→ EXERCISE REQUIREMENTS: Report how many lines below contain the word "scene", and give only that number.

→ GIVEN DATA:
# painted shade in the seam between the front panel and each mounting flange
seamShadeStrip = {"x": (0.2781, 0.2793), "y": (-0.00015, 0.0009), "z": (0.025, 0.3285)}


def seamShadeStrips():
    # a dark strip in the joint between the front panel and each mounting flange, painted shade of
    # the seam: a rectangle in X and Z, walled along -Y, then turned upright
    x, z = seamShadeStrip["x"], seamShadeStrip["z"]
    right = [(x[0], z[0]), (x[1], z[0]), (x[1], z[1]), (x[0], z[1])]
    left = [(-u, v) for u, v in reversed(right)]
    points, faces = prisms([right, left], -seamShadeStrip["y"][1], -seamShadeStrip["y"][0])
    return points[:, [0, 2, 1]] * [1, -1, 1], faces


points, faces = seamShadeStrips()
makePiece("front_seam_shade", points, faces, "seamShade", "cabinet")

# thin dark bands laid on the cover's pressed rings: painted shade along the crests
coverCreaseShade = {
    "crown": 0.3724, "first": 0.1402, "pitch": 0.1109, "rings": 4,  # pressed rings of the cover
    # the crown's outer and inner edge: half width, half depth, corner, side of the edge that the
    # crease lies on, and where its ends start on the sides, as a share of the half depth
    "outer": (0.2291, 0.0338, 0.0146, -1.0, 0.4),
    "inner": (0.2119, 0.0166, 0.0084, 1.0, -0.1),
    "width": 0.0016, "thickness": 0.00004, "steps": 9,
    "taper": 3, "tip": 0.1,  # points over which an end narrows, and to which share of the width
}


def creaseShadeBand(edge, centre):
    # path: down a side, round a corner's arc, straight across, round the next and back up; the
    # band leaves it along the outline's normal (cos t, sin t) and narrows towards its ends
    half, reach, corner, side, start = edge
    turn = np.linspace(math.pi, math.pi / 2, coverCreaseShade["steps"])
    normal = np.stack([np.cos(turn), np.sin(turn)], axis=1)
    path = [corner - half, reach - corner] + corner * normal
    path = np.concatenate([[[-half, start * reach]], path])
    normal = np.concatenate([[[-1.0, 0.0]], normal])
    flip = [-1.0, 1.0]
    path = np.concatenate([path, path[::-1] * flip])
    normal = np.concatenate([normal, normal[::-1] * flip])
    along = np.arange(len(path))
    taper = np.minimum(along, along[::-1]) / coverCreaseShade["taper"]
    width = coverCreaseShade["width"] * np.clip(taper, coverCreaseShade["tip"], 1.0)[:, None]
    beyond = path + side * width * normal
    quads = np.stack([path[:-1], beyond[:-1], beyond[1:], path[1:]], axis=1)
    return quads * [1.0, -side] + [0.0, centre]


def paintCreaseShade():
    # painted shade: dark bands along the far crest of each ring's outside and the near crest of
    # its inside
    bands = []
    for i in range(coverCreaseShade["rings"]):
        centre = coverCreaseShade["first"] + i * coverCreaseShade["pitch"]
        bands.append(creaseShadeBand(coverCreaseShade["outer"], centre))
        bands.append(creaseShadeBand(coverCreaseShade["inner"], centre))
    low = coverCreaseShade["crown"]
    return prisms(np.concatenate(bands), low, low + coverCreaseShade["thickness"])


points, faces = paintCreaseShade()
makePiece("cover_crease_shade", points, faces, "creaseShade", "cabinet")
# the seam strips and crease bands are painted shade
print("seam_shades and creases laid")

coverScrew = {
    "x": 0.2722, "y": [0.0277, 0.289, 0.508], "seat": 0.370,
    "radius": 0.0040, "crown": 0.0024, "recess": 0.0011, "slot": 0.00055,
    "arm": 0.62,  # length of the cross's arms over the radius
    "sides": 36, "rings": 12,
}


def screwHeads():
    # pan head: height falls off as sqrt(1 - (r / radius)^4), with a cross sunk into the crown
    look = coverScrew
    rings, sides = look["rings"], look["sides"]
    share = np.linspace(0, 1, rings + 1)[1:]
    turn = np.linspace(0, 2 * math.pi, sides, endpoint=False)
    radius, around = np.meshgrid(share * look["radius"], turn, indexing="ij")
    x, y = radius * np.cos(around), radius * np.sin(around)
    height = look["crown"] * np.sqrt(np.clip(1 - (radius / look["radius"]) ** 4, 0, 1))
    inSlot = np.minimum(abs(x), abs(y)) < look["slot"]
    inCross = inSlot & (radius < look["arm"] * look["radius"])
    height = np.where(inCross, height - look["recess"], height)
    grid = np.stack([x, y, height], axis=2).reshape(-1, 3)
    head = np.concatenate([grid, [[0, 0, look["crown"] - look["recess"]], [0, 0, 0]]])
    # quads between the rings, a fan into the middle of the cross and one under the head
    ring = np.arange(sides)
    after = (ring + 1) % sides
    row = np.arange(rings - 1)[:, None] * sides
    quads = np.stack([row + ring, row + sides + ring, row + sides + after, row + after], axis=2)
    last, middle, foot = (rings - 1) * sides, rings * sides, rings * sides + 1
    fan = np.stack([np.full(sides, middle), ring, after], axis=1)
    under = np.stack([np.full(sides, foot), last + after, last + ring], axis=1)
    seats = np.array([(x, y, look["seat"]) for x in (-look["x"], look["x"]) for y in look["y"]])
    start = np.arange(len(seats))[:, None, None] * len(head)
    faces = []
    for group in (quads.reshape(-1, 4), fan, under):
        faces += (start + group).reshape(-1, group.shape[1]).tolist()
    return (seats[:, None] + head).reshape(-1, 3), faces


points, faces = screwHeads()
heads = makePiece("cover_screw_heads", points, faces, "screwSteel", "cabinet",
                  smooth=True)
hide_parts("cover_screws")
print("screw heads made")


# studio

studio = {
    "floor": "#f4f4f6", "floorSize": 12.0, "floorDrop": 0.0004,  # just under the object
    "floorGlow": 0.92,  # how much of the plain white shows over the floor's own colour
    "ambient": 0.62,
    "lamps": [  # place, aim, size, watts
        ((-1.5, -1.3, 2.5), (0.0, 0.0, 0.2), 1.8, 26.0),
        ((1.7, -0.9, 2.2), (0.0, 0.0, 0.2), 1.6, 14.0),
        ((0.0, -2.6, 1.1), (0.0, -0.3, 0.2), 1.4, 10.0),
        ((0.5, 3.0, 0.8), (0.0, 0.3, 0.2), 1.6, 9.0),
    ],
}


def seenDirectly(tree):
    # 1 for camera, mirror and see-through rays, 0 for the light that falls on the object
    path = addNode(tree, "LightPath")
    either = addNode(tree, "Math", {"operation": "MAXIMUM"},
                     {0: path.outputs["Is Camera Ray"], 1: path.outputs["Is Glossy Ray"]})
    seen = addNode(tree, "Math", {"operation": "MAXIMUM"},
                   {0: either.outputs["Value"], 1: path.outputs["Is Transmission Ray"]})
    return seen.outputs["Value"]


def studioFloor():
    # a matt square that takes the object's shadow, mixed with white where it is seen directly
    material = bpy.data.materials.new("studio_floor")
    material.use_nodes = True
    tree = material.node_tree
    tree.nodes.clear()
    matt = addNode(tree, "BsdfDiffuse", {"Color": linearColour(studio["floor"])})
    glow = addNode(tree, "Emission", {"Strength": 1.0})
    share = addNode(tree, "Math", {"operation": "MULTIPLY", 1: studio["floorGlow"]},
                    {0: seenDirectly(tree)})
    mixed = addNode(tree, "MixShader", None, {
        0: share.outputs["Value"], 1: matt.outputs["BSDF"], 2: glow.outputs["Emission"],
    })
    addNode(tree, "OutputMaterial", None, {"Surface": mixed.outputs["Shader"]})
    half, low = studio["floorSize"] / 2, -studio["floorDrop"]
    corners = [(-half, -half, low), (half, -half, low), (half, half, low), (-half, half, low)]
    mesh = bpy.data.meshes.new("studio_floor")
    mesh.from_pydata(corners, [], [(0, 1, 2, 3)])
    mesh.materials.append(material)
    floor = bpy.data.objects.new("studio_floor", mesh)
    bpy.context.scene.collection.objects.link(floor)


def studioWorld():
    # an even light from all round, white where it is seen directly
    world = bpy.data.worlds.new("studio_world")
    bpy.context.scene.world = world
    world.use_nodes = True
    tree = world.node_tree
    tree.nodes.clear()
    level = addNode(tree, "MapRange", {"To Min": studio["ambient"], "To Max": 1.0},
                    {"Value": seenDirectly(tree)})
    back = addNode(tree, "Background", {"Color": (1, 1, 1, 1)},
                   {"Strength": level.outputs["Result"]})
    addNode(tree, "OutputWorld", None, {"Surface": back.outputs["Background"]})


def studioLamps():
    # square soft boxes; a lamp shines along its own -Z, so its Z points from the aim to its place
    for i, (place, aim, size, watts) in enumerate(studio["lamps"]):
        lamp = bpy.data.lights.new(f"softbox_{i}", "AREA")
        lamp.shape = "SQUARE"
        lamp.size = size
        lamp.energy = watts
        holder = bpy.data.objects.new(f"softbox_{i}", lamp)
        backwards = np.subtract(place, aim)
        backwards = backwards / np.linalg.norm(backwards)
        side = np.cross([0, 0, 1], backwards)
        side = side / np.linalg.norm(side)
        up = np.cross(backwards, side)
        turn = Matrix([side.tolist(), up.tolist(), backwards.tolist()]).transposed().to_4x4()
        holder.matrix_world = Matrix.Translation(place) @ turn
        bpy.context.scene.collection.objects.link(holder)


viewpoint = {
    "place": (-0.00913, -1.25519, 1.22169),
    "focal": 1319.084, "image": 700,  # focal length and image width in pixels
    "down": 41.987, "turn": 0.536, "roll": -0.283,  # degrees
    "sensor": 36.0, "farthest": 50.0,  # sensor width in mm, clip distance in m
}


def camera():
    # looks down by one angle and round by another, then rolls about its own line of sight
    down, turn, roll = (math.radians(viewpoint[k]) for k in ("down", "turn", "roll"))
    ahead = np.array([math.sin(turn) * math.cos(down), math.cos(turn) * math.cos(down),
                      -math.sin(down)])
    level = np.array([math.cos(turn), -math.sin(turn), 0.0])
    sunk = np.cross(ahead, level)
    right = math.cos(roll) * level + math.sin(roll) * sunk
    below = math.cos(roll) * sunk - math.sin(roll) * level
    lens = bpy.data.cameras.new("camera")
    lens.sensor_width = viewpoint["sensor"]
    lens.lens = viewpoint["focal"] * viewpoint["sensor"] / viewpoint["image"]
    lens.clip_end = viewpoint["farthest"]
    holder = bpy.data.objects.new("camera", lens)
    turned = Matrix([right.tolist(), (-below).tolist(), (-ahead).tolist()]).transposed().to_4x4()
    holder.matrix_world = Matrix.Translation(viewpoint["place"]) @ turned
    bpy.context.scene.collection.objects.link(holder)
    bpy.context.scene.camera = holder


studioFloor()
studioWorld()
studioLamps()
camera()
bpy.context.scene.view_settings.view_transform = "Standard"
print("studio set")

→ FULL OUTPUT: 6